Malala Yousafzai Is a Hollywood Producer Now

The world’s youngest Nobel Peace Prize Laureate has launched a film and TV production company, Extracurricular, which will showcase her "dark sense of humor."

Entertainment
Malala Yousafzai Is a Hollywood Producer Now
Photo:Fairfax Media (Getty Images)

Malala Yousafzai is most well known for being the youngest Nobel Peace Prize Laureate in history, championing girls’ education both in her native Pakistan and globally. Her 2013 autobiography, I Am Malala, tells the harrowing tales of her life—including her educational activism, being shot by the Taliban at age 15, and her family’s escape to Birmingham in England. But after being one of the most influential women in the activist sphere for a decade, the 25-year-old activist is starting a new career in Hollywood.

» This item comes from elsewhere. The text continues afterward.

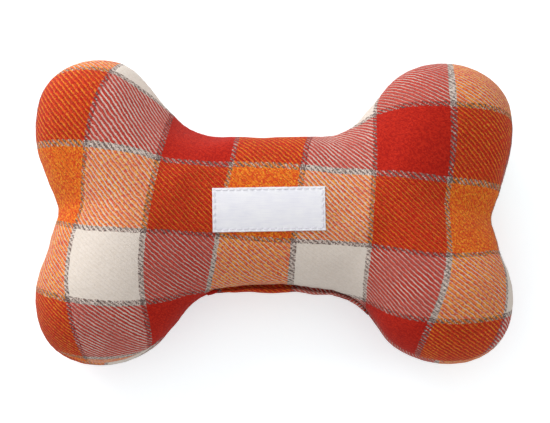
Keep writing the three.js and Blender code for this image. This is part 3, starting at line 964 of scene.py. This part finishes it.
class Graph:
    """The nodes of a material or world, with short calls for those that are used here."""

    def __init__(self, owner):
        owner.use_nodes = True
        self.nodes = owner.node_tree.nodes
        self.links = owner.node_tree.links

    def feed(self, socket, value):
        if isinstance(value, bpy.types.NodeSocket):
            self.links.new(value, socket)
        else:
            socket.default_value = value

    def node(self, kind, inputs, **settings):
        made = self.nodes.new(kind)
        for key, value in settings.items():
            setattr(made, key, value)
        for key, value in inputs.items():
            self.feed(made.inputs[key], value)
        return made

    def math(self, operation, a, b=0.0, c=0.0):
        return self.node("ShaderNodeMath", {0: a, 1: b, 2: c}, operation=operation).outputs[0]

    def plus(self, a, b):
        return self.math("ADD", a, b)

    def minus(self, a, b):
        return self.math("SUBTRACT", a, b)

    def times(self, a, b):
        return self.math("MULTIPLY", a, b)

    def range(self, value, low_in, high_in, low_out, high_out):
        inputs = {0: value, 1: low_in, 2: high_in, 3: low_out, 4: high_out}
        return self.node("ShaderNodeMapRange", inputs).outputs[0]

    def mix(self, share, a, b, blend="MIX"):
        inputs = {0: share, 6: a, 7: b}
        return self.node("ShaderNodeMix", inputs, data_type="RGBA", blend_type=blend).outputs[2]

    def noise(self, vector, scale, detail=2.0, roughness=0.5):
        inputs = {"Vector": vector, "Scale": scale, "Detail": detail, "Roughness": roughness}
        return self.node("ShaderNodeTexNoise", inputs).outputs

    def white(self, x, y, z=0.0):
        vector = self.node("ShaderNodeCombineXYZ", {0: x, 1: y, 2: z}).outputs[0]
        return self.node("ShaderNodeTexWhiteNoise", {"Vector": vector}).outputs["Value"]

    def steps(self, share, colours):
        """One of the colours, in equal steps of share from 0 to 1."""
        ramp = self.node("ShaderNodeValToRGB", {0: share})
        ramp.color_ramp.interpolation = "CONSTANT"
        stops = ramp.color_ramp.elements
        while len(stops) < len(colours):
            stops.new(0.5)
        for k, colour in enumerate(colours):
            stops[k].position = k / len(colours)
            stops[k].color = colour
        return ramp.outputs[0]

    def seen(self):
        """1 for what the camera sees, directly, in gloss or through something clear, and 0 for light."""
        path = self.node("ShaderNodeLightPath", {}).outputs
        direct = self.math("MAXIMUM", path["Is Camera Ray"], path["Is Glossy Ray"])
        return self.math("MAXIMUM", direct, path["Is Transmission Ray"])

    def place(self):
        return self.node("ShaderNodeTexCoord", {}).outputs["Object"]

    def stretched(self, vector, x, y, z):
        return self.node("ShaderNodeMapping", {"Vector": vector, "Scale": (x, y, z)}).outputs[0]


class Finish(Graph):
    """A material round its one shader."""

    def __init__(self, name, roughness, **fixed):
        self.material = bpy.data.materials.new(name)
        super().__init__(self.material)
        self.shader = self.nodes["Principled BSDF"]
        self.feed(self.shader.inputs["Roughness"], roughness)
        for key, value in fixed.items():
            self.feed(self.shader.inputs[key.replace("_", " ")], value)

    def bump(self, height, distance, strength=1.0):
        inputs = {"Height": height, "Distance": distance, "Strength": strength}
        self.feed(self.shader.inputs["Normal"], self.node("ShaderNodeBump", inputs).outputs[0])

    def colour(self, value):
        self.feed(self.shader.inputs["Base Color"], value)
        return self.material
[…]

“I’m a woman, a Muslim, a Pashtun, a Pakistani, and a person of color. And I watched Succession, Ted Lasso and Severance, where the leads are white people—and especially a lot of white men,” she told Variety on Wednesday. “If we can watch those shows, then I think audiences should be able to watch shows that are made by people of color, and produced and directed by people of color, with people of color in the lead. That is possible, and I’m gonna make it happen.”

In the interview, Yousafzai discussed her plans for her film and TV production company, Extracurricular, which she started when she was 22. In 2021, it sealed a multi-year programming pact with Apple TV+, and its first set of projects are underway, including a film adaptation of Elaine Hsieh Chou’s hit debut novel Disorientation about a Taiwanese American Ph.D. student who makes a shocking discovery while attempting to finish her dissertation.

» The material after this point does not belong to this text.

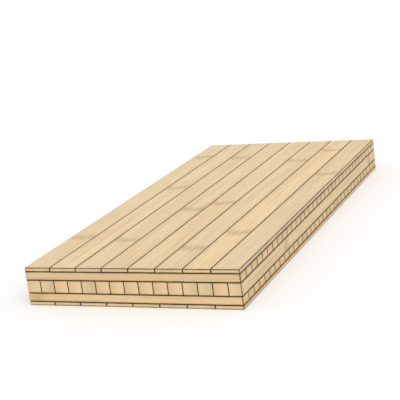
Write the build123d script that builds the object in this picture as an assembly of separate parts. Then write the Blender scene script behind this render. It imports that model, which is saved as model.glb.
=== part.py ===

Yousafzai has long been a fan of English-speaking television, growing up watching the British and American sitcoms Mind Your Language and Ugly Betty. These days, she says she’s enraptured by the latest season of Stranger Things, and her recent favorites include Sex Education and Rick and Morty—picks that some might find surprising given her global persona. “Malala has probably the darkest sense of humor I’ve ever encountered,” Erika Kennair, Extracurricular’s president of production, told Variety.

With the company, Yousafzai is determined to change the landscape of entertainment, prioritizing the voices of women of color, debut writers, and Muslim directors and writers. “I feel like I’m an activist and a storyteller,” she said. “I’ve been doing activism for more than a decade now, and I’ve realized that we shouldn’t limit activism to the work of NGOs only: There’s also the element of changing people’s minds and perspectives—and that requires a bit more work.”

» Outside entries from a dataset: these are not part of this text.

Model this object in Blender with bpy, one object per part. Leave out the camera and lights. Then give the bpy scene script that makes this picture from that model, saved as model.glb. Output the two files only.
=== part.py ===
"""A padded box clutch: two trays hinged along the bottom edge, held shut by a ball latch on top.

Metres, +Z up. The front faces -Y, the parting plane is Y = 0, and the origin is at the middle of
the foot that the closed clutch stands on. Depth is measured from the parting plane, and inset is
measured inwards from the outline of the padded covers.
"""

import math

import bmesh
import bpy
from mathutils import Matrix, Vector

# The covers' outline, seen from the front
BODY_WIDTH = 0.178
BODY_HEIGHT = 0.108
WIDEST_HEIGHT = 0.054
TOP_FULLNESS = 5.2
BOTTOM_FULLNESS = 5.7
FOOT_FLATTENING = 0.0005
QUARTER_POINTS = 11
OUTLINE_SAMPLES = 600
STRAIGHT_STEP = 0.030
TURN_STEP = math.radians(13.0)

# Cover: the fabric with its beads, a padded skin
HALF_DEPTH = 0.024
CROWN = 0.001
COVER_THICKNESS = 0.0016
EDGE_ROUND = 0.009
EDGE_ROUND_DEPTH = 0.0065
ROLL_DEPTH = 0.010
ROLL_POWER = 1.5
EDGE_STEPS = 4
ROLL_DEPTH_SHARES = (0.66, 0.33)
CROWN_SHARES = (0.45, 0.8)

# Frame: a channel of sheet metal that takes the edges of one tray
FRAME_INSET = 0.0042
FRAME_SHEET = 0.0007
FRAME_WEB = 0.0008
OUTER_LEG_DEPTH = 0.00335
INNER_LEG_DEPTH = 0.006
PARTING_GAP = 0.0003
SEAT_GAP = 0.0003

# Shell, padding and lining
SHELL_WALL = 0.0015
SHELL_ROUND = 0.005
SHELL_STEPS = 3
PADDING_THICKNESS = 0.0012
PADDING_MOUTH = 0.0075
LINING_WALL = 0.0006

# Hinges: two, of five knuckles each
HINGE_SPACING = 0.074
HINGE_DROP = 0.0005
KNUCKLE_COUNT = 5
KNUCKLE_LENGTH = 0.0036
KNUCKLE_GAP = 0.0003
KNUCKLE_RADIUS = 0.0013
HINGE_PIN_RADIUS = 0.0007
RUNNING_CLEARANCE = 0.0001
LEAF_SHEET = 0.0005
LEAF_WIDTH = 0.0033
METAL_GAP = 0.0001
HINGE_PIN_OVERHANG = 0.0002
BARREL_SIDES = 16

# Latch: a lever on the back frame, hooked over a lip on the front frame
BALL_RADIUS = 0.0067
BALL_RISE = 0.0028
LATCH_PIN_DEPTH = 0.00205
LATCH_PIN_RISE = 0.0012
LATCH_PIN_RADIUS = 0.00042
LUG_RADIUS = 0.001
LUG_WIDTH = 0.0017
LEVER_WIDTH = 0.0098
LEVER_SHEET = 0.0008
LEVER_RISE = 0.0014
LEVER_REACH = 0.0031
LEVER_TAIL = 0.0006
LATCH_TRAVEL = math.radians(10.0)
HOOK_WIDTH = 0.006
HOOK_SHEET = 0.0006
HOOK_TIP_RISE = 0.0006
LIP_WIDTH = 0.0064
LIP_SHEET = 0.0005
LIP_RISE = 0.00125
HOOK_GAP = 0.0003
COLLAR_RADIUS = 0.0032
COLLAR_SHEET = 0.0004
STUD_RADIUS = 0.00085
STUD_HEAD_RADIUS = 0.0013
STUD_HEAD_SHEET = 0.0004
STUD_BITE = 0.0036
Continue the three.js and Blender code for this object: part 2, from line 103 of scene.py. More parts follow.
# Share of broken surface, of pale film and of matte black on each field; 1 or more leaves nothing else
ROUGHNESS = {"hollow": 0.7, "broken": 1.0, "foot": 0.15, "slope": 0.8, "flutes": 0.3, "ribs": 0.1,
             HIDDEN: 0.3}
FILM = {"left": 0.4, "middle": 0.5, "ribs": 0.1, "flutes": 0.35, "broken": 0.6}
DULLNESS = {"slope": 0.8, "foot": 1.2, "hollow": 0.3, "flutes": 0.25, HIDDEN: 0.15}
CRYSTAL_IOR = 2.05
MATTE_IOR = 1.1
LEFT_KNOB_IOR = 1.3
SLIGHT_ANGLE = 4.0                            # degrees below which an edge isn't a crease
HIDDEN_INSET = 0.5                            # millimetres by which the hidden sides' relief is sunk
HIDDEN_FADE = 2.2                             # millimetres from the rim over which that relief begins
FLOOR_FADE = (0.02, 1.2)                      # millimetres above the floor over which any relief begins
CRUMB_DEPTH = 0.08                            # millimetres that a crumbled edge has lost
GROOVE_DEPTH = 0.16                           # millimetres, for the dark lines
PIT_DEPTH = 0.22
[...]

But beyond just simple on-screen representation, Yousafzai wants to push the envelope on what kinds of stories are told about people of color, going beyond the typical stories of trauma that never craft characters beyond their need to be pitied by white audiences. “I hope we can have a wide range of perspectives and that we challenge some of the stereotypes we hold in our societies,” Yousafzai said. “And I also hope that the content is entertaining, and that people fall in love with the characters and have the best time together.”

On Tuesday, Variety announced that Extracurricular will be teaming up with A24 for a feature documentary about the dwindling haenyeo community, or elderly Korean fisherwomen, filled with “matriarchs, breadwinners and rowdy grandmas.” I actually can’t wait to see it. Watch this space!